Sean Parker Just Gave $600 Million To Help Solve The World's Biggest Problems

Sean Parker Just Gave $600 Million To Help Solve The World's Biggest Problems
Sean Parker attends "Stand Up to Cancer" at the Shrine Auditorium on Friday, Sept. 7, 2012 in Los Angeles. The initiative aimed to raise funds to accelerate innovative cancer research by bringing new therapies to patients quickly. (Photo by John Shearer/Invision/AP)
Sean Parker attends "Stand Up to Cancer" at the Shrine Auditorium on Friday, Sept. 7, 2012 in Los Angeles. The initiative aimed to raise funds to accelerate innovative cancer research by bringing new therapies to patients quickly. (Photo by John Shearer/Invision/AP)

While it’s not unusual for tech billionaires to commit to philanthropic efforts these days, it would be tricky to find an analog for the approach being taken by former Facebook President Sean Parker with his newly announced foundation.

That’s because Parker is aiming to bring a “go big or go home” Silicon Valley-informed approach to his San Francisco-based Parker Foundation, which has been established through a $600 million gift from the Napster cofounder and Spotify board member.

The foundation will focus on three core areas where Parker thinks real progress can be made: civic engagement, global public health and life sciences. When the foundation identifies a program that shows promise in one of these areas, rather than waiting for a grant application to roll in, it will dive right in and spend big on that program.

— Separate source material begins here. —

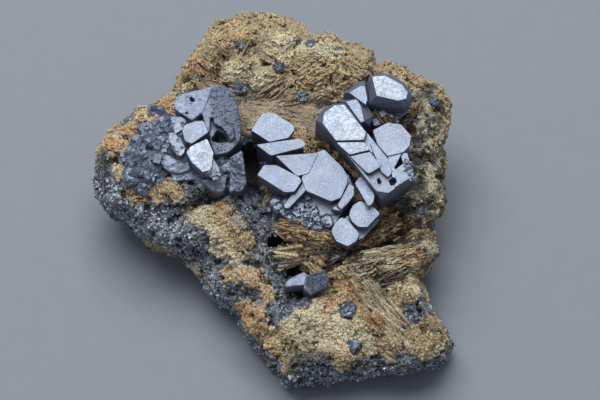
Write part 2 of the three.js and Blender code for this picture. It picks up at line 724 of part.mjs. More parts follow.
        face: [[-16.7, 12.4], [-12.9, 14.8], [-11.4, 5], [-13.1, 2.6], [-16.7, 2.8]],
        top: 6.6, cut: 0.4, lean: [-6, -8],
      },
      {
        face: [[-24, 7], [-17.2, 7.4], [-18.2, 3.1], [-19.9, 2.5], [-22.2, 3.2], [-25.5, 5.9]],
        top: 6.2, cut: 0.4, lean: [-3, -14],
      },
      { face: [[-22.5, 8.2], [-12.6, 11], [-12, 4.2], [-19.8, 3.2]], top: 3, cut: 0.4 },
    ],
  },
  galena_tarnished_mass: {
    look: tarnishedGrey,
    foot: -4.8,
    body: [
      {
        face: [[-47, 6], [-46.5, 15], [-40.5, 26], [-36.5, 25.5], [-35.5, 6], [-41, 3]],
        top: 2.4, cut: 0.5,
      },
    ],
    blocks: crowd({
      places: [
        [-46.2, 12.6, 2.6], [-43.6, 17, 2.4], [-41.2, 21.4, 2.2], [-38.6, 26.4, 1.9], [-37.2, 22.4, 2.1],
        [-38.8, 18, 2.4], [-41.8, 13.8, 2.4], [-45.4, 7.6, 2.5], [-41.6, 9, 2.5], [-37.4, 13.2, 2],
        [-42.4, 4.4, 1.8], [-38, 8.6, 1.9], [-34.6, 26.8, 1.2],
      ],
      top: 4.6, spread: 1.4, tip: 34, seed: 9,
    }),
  },
  galena_small_cube: {
    look: tarnishedGrey,
    foot: -5.6,
    body: [
      {
        face: [[-0.3, -26.1], [1, -23.8], [5.8, -21.5], [7, -22.5], [7.1, -25.4], [1.7, -25.9]],
        top: 6.4, cut: 0.3, lean: [-3, 2],
      },
      {
        face: [[6.9, -22.7], [11.9, -21], [13.4, -23.6], [12.7, -25.9], [7.7, -28.2], [5.6, -26.6]],
        top: 6.6, cut: 0.3, lean: [12, -14],
      },
    ],
  },
};

// Loose dark grains scattered over the rock: where each is seen, its half-width and its turn in degrees.
const grains = [
  { at: [-13.5, 33.6], half: 1.7, turn: 20 },
  { at: [-2.1, 40.2], half: 1.5, turn: 50 },
  { at: [4.8, 31.2], half: 1.7, turn: 10 },
  { at: [-13.2, 46.5], half: 1.2, turn: 35 },
  { at: [7.8, 47], half: 1.1, turn: 60 },
  { at: [45, 29.6], half: 1.1, turn: 15 },
  { at: [41.1, -3], half: 1.4, turn: 40 },
  { at: [37.5, -34.5], half: 2.8, turn: 30 },
  { at: [18.6, -32.7], half: 2.4, turn: 5 },
  { at: [6.6, -30.9], half: 1.5, turn: 25 },
  { at: [20.4, -43.2], half: 2, turn: 55 },
];

const grainStand = 1.2;

// A grain as a block: a turned square face standing a little proud of the rock around it.
function grainBlock({ at, half, turn }) {
  const normalHeight = (topDepth(...at) - faceSlope * at[1]) * Math.cos(faceTurn);
  const [top, lean] = [normalHeight + grainStand, [turn % 9, 6 - (turn % 11)]];
  return { face: squareFace(at, half, turn), top, deep: grainStand + 3, cut: half * 0.6, lean };
}

grains.forEach((grain, index) => {
  clusters[`dark_grain_${index + 1}`] = { look: darkGrain, body: [grainBlock(grain)] };
});

// Builds a cluster: bodies, less hollows, plus the raised blocks, less pits.
function clusterSolid({ foot, body, hollows = [], blocks = [], pits = [] }) {
  let solid = union(body.map((part) => block(part, foot)));
  for (const hollow of hollows) solid = solid.subtract(block(hollow));
  if (blocks.length) solid = solid.add(union(blocks.map((part) => block(part, foot))));
  for (const pit of pits) solid = solid.subtract(block(pit));
  return solid;
}

// The same blocks, larger all round by the fit gap.
function clusterRoom({ foot, body, blocks = [] }) {
  return union([...body, ...blocks].map((part) => block(part, foot, fitGap)));
}

function namedMesh(name, solid, look) {
  const finish = new THREE.MeshStandardMaterial({ ...look, flatShading: true });
  const mesh = new THREE.Mesh(geometryFrom(solid), finish);
  mesh.name = name;
  return mesh;
}

const specimen = new THREE.Group();
const sight = new THREE.Group();
const bench = new THREE.Group();
specimen.position.set(middle.x, middle.y, 0);
sight.rotation.x = sightTurn;
sight.position.z = middleHeight;
bench.rotation.x = faceTurn;
specimen.add(sight);
sight.add(bench);

const taken = [];
for (const [name, cluster] of Object.entries(clusters)) {
  const fitted = taken.reduce((solid, room) => solid.subtract(room), clusterSolid(cluster));
  bench.add(namedMesh(name, biggest(fitted), cluster.look));
  taken.push(clusterRoom(cluster));
}

const table = new THREE.BoxGeometry(400, 400, 40).translate(0, 0, -20).applyMatrix4(worldToSight);
const sockets = union(taken).transform(benchToSight.elements);
const rock = solidFrom(rockGeometry()).subtract(sockets).subtract(solidFrom(table));
sight.add(namedMesh("matrix", biggest(rock), tanRock));

export default specimen;
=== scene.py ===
import math
import bmesh
import bpy
import numpy as np
from mathutils import Matrix, Vector


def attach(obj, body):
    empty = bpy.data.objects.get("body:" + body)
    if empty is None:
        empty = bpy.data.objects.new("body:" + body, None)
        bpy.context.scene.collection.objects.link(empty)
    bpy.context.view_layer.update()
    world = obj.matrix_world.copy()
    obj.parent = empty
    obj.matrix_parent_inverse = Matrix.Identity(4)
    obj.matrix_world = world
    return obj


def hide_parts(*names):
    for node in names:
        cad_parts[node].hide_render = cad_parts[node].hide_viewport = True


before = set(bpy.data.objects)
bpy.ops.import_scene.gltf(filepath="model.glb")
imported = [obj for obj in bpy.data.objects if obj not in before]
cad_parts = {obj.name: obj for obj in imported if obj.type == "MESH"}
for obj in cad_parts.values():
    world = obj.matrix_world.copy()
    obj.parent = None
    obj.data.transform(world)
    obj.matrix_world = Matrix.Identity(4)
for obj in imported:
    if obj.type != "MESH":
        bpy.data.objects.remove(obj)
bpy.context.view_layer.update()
print("frame loaded")

rng = np.random.default_rng(5)

# The line of sight along which the rock's outline is given: across, up and towards the eye, in millimetres.
# Angles are in degrees over the table: rise is the eye's, faceRise that of the crystals' common axis.
sight = {"rise": 58, "middle": (4.66, -4.2, 28), "distance": 600, "faceRise": 75, "aimAcross": 4.5}
faceLean = math.radians(sight["faceRise"] - sight["rise"])
faceTurn = math.radians(sight["faceRise"])
faceAxis = np.array([0, -math.cos(faceTurn), math.sin(faceTurn)])
sightTurn = np.array(Matrix.Rotation(math.radians(90 - sight["rise"]), 3, "X"))


def toWorld(points):
    # Sight space to the model's frame, both in millimetres: a turn about X, then the middle's place.
    return points @ sightTurn.T + np.array(sight["middle"])


def toSight(points):
    return (points - np.array(sight["middle"])) @ sightTurn


# Noise, all as whole arrays
def latticeValue(i, j, k):
    # A fixed random value from 0 to 1 for each lattice point: the fraction left of a large sine.
    wave = np.sin(i * 127.1 + j * 311.7 + k * 74.7) * 43758.5453
    return wave - np.floor(wave)


def noise(x, y, z):
    # Smooth noise from -1 to 1: the cell's eight corner values, blended by a cubic ease along each axis.
    x, y, z = np.broadcast_arrays(x, y, z)
    cell = [np.floor(x), np.floor(y), np.floor(z)]
    ease = [t * t * (3 - 2 * t) for t in (x - cell[0], y - cell[1], z - cell[2])]
    total = np.zeros(x.shape)
    for corner in range(8):
        step = (corner & 1, (corner >> 1) & 1, corner >> 2)
        weight = np.ones(x.shape)
        for axis in range(3):
            weight = weight * (ease[axis] if step[axis] else 1 - ease[axis])
        total += weight * latticeValue(cell[0] + step[0], cell[1] + step[1], cell[2] + step[2])
    return total * 2 - 1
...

An example of that approach is a $4.5 million grant that the foundation gave to the Global Health Group’s Malaria Elimination Initiative at the University of California, San Francisco, in an effort to arrive at effective and innovative approaches against the malaria-transmitting Anopheles mosquito that go beyond current approaches like netting or vaccines. Since roughly 584,000 people worldwide died of malaria in 2013, according to World Health Organization estimates, this could have a big impact.

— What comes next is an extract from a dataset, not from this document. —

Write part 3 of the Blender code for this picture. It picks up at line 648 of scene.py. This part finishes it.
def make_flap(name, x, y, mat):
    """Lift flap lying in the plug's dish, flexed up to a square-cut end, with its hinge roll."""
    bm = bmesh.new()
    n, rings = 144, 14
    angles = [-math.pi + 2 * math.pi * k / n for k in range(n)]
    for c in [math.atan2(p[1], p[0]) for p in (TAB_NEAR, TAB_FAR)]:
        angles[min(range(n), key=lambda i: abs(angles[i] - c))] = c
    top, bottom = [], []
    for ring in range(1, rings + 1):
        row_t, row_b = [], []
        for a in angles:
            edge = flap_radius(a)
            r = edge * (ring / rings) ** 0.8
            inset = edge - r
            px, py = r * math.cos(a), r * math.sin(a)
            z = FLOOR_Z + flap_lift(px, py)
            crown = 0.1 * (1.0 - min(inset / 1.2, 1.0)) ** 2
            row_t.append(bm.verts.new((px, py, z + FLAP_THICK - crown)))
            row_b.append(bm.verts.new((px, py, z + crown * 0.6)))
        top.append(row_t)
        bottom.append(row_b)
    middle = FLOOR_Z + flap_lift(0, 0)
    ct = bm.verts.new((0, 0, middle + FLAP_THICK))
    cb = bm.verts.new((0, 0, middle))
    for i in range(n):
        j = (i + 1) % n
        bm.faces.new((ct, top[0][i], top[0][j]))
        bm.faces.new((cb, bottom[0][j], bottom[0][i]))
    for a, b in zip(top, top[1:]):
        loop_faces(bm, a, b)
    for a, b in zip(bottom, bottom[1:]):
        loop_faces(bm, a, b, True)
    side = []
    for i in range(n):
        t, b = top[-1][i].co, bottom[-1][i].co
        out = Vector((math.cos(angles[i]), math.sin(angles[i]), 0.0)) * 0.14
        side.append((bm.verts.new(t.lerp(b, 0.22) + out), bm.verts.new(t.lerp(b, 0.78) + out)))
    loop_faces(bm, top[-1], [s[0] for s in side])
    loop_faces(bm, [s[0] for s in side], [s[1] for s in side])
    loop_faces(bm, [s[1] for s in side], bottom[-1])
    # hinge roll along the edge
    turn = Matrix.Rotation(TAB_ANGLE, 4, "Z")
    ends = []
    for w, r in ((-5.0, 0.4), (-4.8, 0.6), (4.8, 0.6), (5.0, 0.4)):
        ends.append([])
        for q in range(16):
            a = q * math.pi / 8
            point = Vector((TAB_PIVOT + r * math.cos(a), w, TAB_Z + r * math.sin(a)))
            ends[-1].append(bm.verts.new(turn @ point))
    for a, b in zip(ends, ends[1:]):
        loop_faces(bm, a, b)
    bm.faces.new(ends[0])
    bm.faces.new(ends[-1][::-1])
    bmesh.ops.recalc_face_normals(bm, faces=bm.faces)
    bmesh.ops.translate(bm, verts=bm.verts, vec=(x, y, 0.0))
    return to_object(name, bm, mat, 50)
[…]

The ultimate goal of the program, Parker told the San Francisco Chronicle, is the worldwide eradication of malaria, but he added that a more specific target in the near future would be to eliminate the disease within 20 years within a specific geographic area. Having such a defined goal, he said, avoids what he described as a more wasteful approach by charitable groups taking a more traditional approach to giving.

"I’m trying to preserve an entrepreneurial approach, which is to only give when I feel that there’s a solution that’s fully complete," Parker explained to the Chronicle of Philanthropy.

The “going big” doesn't stop there. In addition, as Parker explained to Katie Couric in a Yahoo video on Wednesday, the Parker Foundation will also be focusing on funding for cancer immunotherapy and allergy research, two areas the venture capitalist has previously made significant donations toward.

Though TechCrunch noted Parker is only one of a few tech entrepreneurs giving at such a high level, Parker believes his foundation’s model of philanthropy, one more familiar to the startup world, could help attract others like him to follow in his footsteps.